Step 8: Track your metrics over time. Keep a record of your feedback scores and themes each month. This gives you the ability to see trends, measure whether your changes are working, and spot deterioration before it becomes a crisis.
Common Pitfalls to Avoid
Asking too many questions. Survey fatigue is real. If your feedback form takes more than three minutes to complete, completion rates drop sharply. Start with fewer questions than you think you need and add more only if you find yourself consistently needing information you are not getting.
Only collecting feedback when things go well. The customers most worth hearing from are often the ones who had a frustrating experience. Build your feedback process so it reaches all customers, not just the happy ones.
Treating negative feedback as a complaint rather than a gift. A customer who takes the time to tell you what went wrong is giving you information that dozens of silent customers had but did not share. Treat that feedback with genuine curiosity rather than defensiveness.
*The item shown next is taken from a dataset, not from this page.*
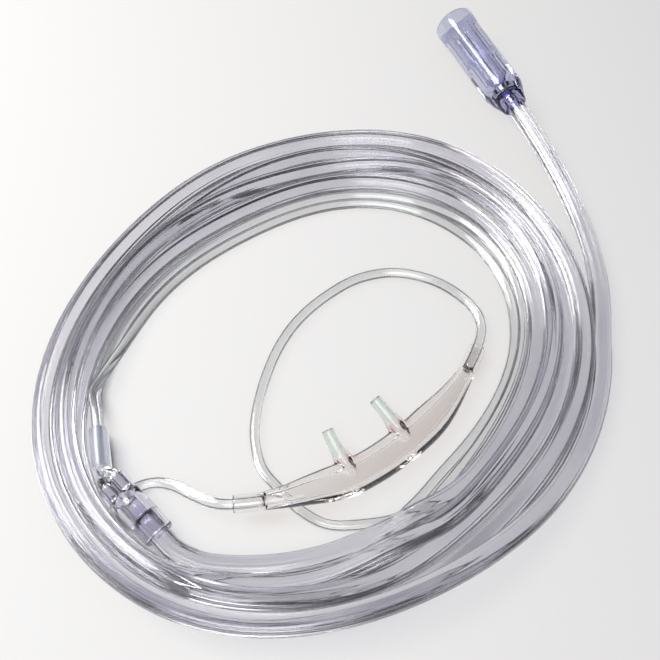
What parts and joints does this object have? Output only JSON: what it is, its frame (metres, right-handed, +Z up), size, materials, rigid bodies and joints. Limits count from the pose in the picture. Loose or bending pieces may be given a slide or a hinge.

Collecting feedback but never reviewing it. If the survey responses are sitting unread in your inbox, you do not have a feedback loop. You have a data storage problem. The review step is non-negotiable.
Changing everything at once based on one round of feedback. Look for patterns across multiple responses before making significant changes. One unhappy customer might reflect a genuine systemic issue or might reflect an unusual situation. Patterns tell you what to act on.
Resources for Further Learning
"The Ultimate Question 2.0" by Fred Reichheld is the foundational text on NPS and customer loyalty measurement, and it is more practical and readable than the title suggests. SurveyMonkey's blog has a genuinely useful collection of articles on survey design that are worth browsing when you are building your questions. And if you use HubSpot or a similar CRM, their free resources on customer feedback processes are well worth an hour of your time.